ATHENS (Reuters) - Greece will not demand changes to overall targets included in its bailout plan but hopes to renegotiate policies preventing it from hitting those goals, Prime Minister Antonis Samaras said on Friday in his first policy speech since taking office.
Outlining his government's priorities before a confidence vote on Sunday, Samaras pledged to turn around the country's recession-hit economy, speed up privatizations and push through much-needed reforms to make the country investment-friendly.
"We don't want to change the targets," Samaras told parliament. "What needs to change is that which is hampering us from attaining the targets. We want to fight the recession."
Samaras, who was laid low by eye surgery days after being named prime minister, conceded that Greece had missed targets included in its bailout program but promised to do all to keep the country in the euro.

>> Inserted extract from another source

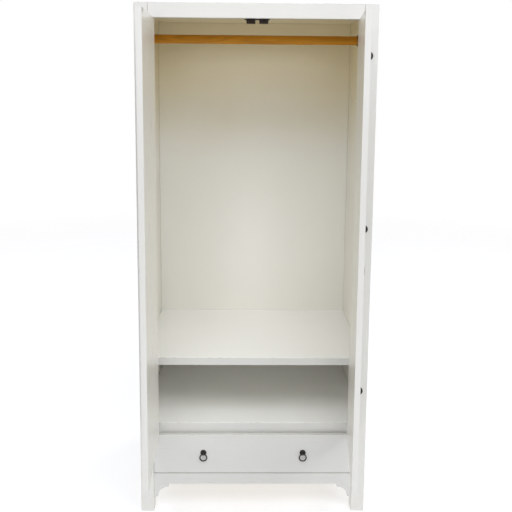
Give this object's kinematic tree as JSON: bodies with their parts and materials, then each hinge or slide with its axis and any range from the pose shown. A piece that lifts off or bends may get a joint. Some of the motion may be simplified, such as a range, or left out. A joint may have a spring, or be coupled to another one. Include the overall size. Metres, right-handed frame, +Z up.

But in an apparent swipe at euro zone partners who have openly warned the country risks leaving the euro if it failed to keep its pledges, Samaras said it was difficult to move ahead with privatizations while foreign officials publicly discussed such a scenario.
Greece's crippling recession, now in its fifth year, must be contained if the country is to hit its targets, he said, adding that austerity measures that boosted unemployment must be scrapped.
"With this uncontrolled recession, the program's funding needs are rising. We want this to stop and to start getting out of this dead end," he said.
"This is the subject of our 'renegotiation'."
Samaras's conservative government has stumbled off to a rocky start, with its initial pick for finance minister resigning over health problems and the prime minister himself unable to travel to an EU summit because of the eye surgery.